_Written problem_
Return each line containing the string "this".

--*--

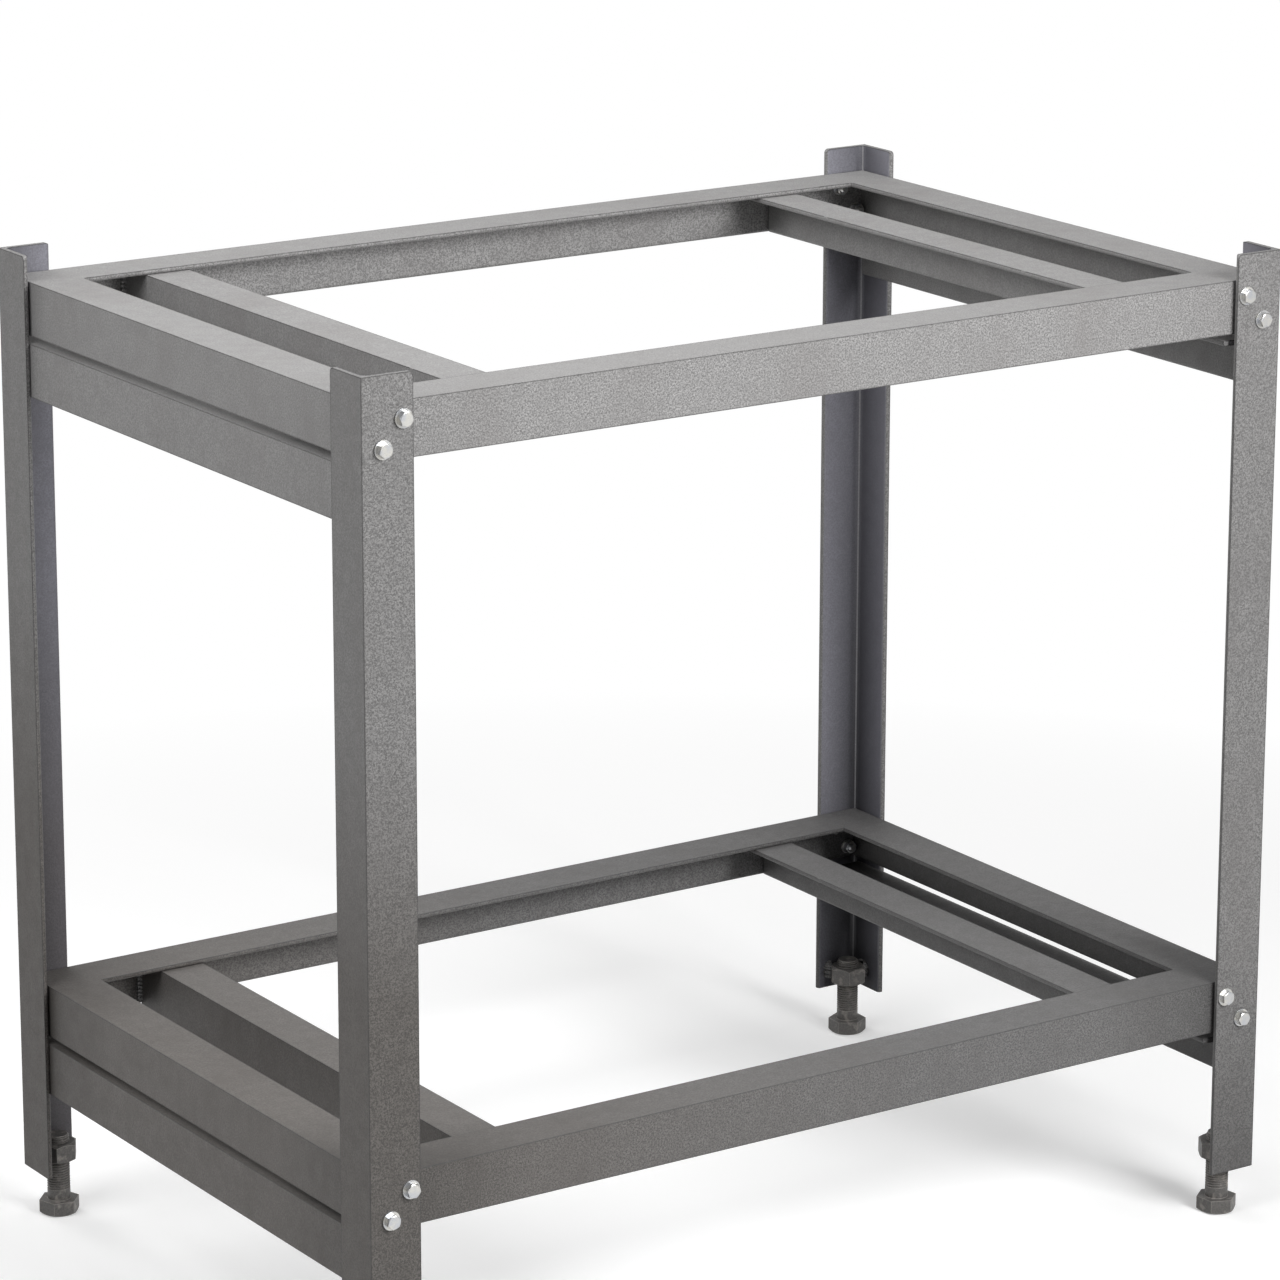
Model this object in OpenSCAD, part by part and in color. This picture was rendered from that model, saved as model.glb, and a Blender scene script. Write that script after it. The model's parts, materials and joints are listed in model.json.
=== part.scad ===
// Stand for a surface plate: four angle iron legs, two bolted shelf frames, screw feet.
// Origin on the floor under the middle of the stand. X runs along the length, the front faces -Y.

/* [Overall size] */
// Length over the outer faces of the legs
stand_l = 980; // [700:5:1400]
// Depth over the outer faces of the legs
stand_w = 650; // [450:5:1000]
// Length of each leg
leg_l = 894; // [700:1:1100]
// Height of the leg ends above the floor, with the feet as shown
foot_h = 46; // [40:1:56]

/* [Angle iron] */
// Flange width of the legs, rails and side beams
angle_w = 50; // [46:1:60]
// Flange thickness of all the angle iron
angle_t = 5; // [4:0.5:6]
// Inside radius of the legs and side beams
leg_root_r = 6; // [3:0.5:6]
// Inside radius of the rails and crossbars, small enough for the washers to sit flat
rail_root_r = 1; // [0.5:0.25:1.25]
// Rounding of the inner edge of each flange tip
toe_r = 3; // [1:0.5:3.5]
// Radius of the free corners at the top of each leg
tip_r = 4; // [1:0.5:8]

/* [Shelf frames] */
// Height that the leg tips stand above the upper frame
tip_h = 25; // [10:1:60]
// Height of the lower frame's top above the lower ends of the legs
lower_h = 192; // [172:1:500]
// Gap between a shelf frame's outer faces and the inner faces of the leg flanges
nest_gap = 2; // [1.9:0.1:3]
// Distance from the end of the stand to a crossbar's outer face
bar_inset = 123; // [70:1:250]
// Gap between a crossbar's end and the rail's upright flange
bar_end_gap = 1.5; // [1.3:0.1:4]

/* [Side beams] */
// Height of the slot between a side rail and the beam below it
beam_slot = 7; // [2:0.5:20]
// Gap between a side beam's end and the inner face of the leg's front or back flange
beam_end_gap = 7; // [6.5:0.5:15]

/* [Frame bolts] */
// Diameter of the frame bolts
bolt_d = 8; // [6:1:8]
// Diameter of the bolt holes in the legs and rails
hole_d = 9; // [8.5:0.1:10]
// Width across the flats of the bolt heads and nuts
bolt_af = 12; // [11:0.5:13]
// Height of a bolt head
bolt_head_h = 5.3; // [4:0.1:7]
// Height of a frame bolt's nut
bolt_nut_h = 6.5; // [5:0.1:8]
// Length of the bolt end that stands out of its nut
bolt_tail = 3.3; // [1:0.1:8]
// Outer diameter of the washers under the bolt heads
washer_d = 17; // [14:0.5:17]
// Outer diameter of the washers under the nuts, small enough to clear the frame's top flange
inner_washer_d = 15; // [14:0.5:15]
// Thickness of the washers
washer_t = 1.6; // [1:0.1:2]
// Radial gap between a frame bolt and its washers and nut
bolt_gap = 0.1; // [0.05:0.05:0.2]
// Distance from the leg's outer edge to the inner bolt of a pair
bolt_near_x = 20; // [20:0.5:24]
// Distance from the free edge of the leg's flange to the outer bolt of a pair
bolt_edge_x = 10; // [9:0.5:11]
// Distance from the top of a frame to the upper bolt
bolt_high_z = 13.7; // [13.7:0.1:20]
// Distance from the bottom of a frame to the lower bolt
bolt_low_z = 12; // [11:0.5:16]

/* [Levelling feet] */
// Full diameter of the levelling bolt, over its thread
screw_d = 22; // [18:1:24]
// Width across the flats of the levelling bolt's head and of the foot nut
screw_af = 34; // [30:1:36]
// Height of the levelling bolt's head
screw_head_h = 14; // [10:0.5:16]
// Length of the levelling bolt under its head
screw_l = 65; // [62:1:90]
// Height of the foot nut
foot_nut_h = 18; // [14:0.5:22]
// Height of the foot nut's lower face above the leg's lower end
foot_nut_lift = 8; // [2:0.5:16]
// Radial running gap between the levelling bolt and the foot nut
screw_gap = 0.08; // [0.02:0.01:0.1]

/* [Welds] */
// Leg length of the fillet welds on the frames and beams
weld_leg = 4; // [2:0.5:5]
// Leg length of the welds on the foot nuts
nut_weld_leg = 6.5; // [3:0.5:8]

/* [Hidden] */
// Overrun of every cut past the face that it goes through
cut = 1;
// Roundness of drawn circles
$fn = 48;
// Bevel of hex heads and nuts, as a share of the distance across the flats
bevel_share = 0.06;
// Slope of the bevel on hex heads and nuts
bevel_angle = 30;
// Bevel at the end of a screw, as a share of its diameter
end_bevel_share = 0.08;
// Share of the foot nut's height that its weld beads cover
nut_weld_share = 0.7;
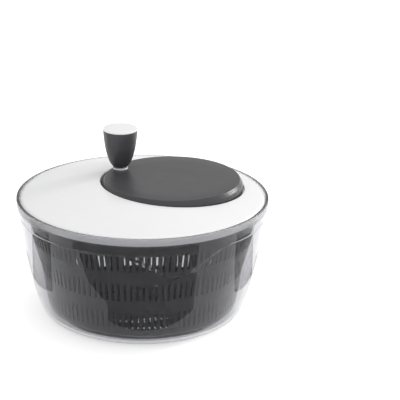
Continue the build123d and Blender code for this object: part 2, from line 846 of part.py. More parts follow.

--*--

_Output of the exercise_
Model this object in OpenSCAD, part by part and in color. This picture was rendered from that model, saved as model.glb, and a Blender scene script. Write that script after it. The model's parts, materials and joints are listed in model.json.
Continue the build123d and Blender code for this object: part 2, from line 846 of part.py. More parts follow.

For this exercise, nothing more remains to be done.